→ What you are asked to do
Both the line containing "button_side_shell();" and the line containing "The pieces that" are to be reproduced exactly, along with every line between them, and nothing more.
* Begin *
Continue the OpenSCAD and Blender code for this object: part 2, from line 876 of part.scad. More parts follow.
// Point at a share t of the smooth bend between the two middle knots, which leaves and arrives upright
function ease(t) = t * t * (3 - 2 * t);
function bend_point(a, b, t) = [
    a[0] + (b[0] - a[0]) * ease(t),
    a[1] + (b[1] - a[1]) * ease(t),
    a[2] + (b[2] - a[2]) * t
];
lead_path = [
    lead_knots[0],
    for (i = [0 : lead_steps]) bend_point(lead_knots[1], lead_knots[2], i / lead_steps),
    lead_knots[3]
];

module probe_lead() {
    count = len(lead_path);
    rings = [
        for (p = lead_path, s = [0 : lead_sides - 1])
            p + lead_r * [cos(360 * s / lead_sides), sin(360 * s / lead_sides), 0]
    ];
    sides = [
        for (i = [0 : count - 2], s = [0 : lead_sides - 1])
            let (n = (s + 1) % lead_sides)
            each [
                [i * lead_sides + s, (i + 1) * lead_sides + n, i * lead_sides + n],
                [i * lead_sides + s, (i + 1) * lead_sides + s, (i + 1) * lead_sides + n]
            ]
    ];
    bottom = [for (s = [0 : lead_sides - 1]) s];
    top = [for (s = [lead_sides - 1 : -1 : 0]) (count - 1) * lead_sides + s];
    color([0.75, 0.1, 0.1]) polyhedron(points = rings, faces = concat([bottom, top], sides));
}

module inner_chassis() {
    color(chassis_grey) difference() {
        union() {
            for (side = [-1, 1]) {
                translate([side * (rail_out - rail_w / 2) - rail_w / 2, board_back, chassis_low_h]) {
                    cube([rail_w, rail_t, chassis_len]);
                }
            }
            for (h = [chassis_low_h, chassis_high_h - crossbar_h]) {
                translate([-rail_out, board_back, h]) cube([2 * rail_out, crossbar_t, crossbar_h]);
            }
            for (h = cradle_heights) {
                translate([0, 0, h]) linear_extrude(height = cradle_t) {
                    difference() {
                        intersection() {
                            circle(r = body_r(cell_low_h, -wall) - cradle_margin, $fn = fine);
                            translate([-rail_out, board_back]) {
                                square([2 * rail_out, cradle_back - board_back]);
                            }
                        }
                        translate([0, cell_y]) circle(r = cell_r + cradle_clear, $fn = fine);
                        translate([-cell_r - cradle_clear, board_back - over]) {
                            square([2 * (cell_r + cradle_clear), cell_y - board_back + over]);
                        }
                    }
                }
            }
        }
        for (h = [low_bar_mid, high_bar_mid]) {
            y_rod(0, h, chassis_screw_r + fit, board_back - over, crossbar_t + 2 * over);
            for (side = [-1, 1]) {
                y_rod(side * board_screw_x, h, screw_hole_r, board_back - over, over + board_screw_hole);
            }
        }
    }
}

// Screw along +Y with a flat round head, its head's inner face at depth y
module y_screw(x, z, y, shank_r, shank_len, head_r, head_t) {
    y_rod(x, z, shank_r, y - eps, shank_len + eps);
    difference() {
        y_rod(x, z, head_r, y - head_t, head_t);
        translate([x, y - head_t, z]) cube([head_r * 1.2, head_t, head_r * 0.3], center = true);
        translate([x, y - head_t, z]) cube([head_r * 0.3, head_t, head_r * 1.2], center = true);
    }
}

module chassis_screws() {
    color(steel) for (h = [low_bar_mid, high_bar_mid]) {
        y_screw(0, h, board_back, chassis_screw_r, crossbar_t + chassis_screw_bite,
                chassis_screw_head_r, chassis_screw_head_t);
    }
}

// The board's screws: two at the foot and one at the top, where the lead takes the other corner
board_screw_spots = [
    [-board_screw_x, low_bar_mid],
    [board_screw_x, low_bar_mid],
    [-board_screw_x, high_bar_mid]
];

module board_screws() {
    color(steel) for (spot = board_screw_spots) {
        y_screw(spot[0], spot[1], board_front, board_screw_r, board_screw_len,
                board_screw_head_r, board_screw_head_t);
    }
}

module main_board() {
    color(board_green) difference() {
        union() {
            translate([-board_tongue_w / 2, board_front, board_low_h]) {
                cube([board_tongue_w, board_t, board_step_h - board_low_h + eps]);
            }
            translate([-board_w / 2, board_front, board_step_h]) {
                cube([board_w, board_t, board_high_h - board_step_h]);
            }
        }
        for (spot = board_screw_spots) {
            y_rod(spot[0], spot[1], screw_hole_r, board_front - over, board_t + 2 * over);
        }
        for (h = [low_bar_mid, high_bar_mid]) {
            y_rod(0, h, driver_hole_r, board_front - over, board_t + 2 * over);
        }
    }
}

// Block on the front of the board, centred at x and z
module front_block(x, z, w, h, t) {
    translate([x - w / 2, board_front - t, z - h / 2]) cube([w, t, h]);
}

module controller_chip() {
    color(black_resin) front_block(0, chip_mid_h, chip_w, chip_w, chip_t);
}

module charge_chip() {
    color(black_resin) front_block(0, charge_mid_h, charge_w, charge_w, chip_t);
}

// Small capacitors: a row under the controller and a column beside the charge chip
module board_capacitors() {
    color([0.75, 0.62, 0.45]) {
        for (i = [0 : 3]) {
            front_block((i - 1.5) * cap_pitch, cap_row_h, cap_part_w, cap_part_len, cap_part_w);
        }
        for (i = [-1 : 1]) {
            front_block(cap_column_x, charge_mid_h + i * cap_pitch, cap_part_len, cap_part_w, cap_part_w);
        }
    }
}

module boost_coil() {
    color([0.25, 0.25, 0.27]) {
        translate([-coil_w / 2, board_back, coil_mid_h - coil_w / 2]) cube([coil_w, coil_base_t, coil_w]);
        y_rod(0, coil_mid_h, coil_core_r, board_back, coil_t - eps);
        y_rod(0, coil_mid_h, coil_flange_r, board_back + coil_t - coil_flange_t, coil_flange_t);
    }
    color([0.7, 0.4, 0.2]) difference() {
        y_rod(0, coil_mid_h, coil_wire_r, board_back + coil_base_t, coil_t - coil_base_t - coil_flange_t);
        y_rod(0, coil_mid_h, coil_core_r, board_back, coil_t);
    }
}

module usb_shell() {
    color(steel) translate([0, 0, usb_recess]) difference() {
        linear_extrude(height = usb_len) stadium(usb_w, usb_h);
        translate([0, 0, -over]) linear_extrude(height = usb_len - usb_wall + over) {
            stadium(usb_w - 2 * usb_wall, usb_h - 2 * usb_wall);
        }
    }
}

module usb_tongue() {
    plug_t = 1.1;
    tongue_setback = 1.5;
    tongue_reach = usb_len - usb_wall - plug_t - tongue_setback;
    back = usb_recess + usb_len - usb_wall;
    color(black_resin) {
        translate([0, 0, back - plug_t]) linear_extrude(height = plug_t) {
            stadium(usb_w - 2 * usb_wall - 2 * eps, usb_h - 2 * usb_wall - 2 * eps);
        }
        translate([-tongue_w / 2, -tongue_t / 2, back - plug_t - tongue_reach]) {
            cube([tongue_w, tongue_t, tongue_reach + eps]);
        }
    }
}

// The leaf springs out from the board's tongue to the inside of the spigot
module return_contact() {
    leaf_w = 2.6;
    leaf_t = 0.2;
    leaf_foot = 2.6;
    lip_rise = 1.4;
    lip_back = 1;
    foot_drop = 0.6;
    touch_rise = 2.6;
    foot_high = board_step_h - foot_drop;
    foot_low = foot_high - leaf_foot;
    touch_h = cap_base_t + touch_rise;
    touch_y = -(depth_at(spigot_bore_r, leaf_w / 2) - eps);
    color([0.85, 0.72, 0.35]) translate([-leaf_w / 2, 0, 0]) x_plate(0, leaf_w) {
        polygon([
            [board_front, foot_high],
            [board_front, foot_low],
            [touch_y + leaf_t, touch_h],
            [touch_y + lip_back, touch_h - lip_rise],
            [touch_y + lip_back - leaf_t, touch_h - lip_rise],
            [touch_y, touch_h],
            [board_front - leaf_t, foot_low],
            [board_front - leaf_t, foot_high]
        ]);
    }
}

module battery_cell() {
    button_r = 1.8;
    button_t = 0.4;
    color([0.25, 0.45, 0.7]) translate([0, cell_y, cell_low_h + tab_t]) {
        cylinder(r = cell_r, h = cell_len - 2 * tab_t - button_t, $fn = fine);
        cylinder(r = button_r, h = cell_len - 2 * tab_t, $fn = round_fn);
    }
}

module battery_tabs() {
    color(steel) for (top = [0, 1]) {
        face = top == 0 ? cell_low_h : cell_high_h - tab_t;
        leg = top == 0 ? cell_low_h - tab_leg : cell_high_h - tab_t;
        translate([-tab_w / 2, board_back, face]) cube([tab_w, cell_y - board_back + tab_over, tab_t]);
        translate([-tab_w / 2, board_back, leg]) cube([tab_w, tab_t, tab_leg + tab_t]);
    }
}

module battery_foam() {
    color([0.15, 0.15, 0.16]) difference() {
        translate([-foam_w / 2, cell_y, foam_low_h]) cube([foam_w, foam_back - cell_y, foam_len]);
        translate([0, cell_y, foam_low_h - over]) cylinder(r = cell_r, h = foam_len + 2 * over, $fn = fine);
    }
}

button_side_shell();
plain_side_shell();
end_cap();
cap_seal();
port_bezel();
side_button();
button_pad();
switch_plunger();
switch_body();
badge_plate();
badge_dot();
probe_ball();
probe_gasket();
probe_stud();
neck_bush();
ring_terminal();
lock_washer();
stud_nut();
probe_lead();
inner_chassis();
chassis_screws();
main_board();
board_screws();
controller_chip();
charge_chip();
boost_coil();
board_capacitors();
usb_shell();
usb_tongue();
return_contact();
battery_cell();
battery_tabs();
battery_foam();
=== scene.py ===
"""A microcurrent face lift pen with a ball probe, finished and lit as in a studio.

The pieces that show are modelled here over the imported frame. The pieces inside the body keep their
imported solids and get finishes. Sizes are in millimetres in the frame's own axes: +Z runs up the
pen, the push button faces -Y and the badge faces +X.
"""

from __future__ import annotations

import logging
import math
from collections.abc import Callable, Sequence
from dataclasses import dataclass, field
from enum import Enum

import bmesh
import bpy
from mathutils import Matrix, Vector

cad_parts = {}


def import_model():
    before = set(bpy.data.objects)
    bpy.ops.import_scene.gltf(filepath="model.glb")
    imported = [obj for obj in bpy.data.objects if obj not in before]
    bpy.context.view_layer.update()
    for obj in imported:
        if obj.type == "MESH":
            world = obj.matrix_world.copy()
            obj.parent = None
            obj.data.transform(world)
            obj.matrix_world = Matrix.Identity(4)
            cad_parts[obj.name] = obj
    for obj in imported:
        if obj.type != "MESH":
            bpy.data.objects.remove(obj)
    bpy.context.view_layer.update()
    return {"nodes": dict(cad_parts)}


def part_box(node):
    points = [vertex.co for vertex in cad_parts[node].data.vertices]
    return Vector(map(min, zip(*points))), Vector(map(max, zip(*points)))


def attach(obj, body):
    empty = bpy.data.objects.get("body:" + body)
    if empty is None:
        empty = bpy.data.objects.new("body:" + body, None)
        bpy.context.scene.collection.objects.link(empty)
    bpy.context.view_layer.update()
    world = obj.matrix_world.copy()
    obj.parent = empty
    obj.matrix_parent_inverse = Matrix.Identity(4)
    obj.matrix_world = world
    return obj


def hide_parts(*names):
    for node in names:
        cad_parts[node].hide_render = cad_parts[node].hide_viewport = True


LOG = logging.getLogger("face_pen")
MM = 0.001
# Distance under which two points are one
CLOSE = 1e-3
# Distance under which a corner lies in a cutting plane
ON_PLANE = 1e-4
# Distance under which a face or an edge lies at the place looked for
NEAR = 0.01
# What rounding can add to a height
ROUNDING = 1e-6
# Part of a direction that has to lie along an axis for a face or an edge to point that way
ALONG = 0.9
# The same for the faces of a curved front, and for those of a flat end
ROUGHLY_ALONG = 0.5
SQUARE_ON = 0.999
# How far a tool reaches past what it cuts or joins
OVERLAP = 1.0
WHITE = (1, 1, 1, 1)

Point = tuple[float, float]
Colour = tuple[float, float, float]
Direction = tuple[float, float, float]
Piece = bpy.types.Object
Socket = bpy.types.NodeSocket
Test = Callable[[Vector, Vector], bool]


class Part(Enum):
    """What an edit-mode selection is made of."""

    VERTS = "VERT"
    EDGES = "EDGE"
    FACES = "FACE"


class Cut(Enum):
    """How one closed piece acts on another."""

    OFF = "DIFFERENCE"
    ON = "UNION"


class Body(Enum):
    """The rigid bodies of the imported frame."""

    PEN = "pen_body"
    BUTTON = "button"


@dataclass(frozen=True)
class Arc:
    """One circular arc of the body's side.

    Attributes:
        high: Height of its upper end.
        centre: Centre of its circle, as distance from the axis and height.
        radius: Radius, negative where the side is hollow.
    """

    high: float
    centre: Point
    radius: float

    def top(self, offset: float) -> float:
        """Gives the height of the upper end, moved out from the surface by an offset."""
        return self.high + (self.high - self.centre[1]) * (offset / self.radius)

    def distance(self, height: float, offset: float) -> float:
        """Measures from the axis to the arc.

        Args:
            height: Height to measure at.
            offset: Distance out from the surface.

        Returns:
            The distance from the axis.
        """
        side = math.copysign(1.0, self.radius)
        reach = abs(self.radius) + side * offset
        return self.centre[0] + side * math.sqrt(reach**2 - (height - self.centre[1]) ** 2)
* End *
→ Reply to the task
button_side_shell();
plain_side_shell();
end_cap();
cap_seal();
port_bezel();
side_button();
button_pad();
switch_plunger();
switch_body();
badge_plate();
badge_dot();
probe_ball();
probe_gasket();
probe_stud();
neck_bush();
ring_terminal();
lock_washer();
stud_nut();
probe_lead();
inner_chassis();
chassis_screws();
main_board();
board_screws();
controller_chip();
charge_chip();
boost_coil();
board_capacitors();
usb_shell();
usb_tongue();
return_contact();
battery_cell();
battery_tabs();
battery_foam();
=== scene.py ===
"""A microcurrent face lift pen with a ball probe, finished and lit as in a studio.

The pieces that show are modelled here over the imported frame. The pieces inside the body keep their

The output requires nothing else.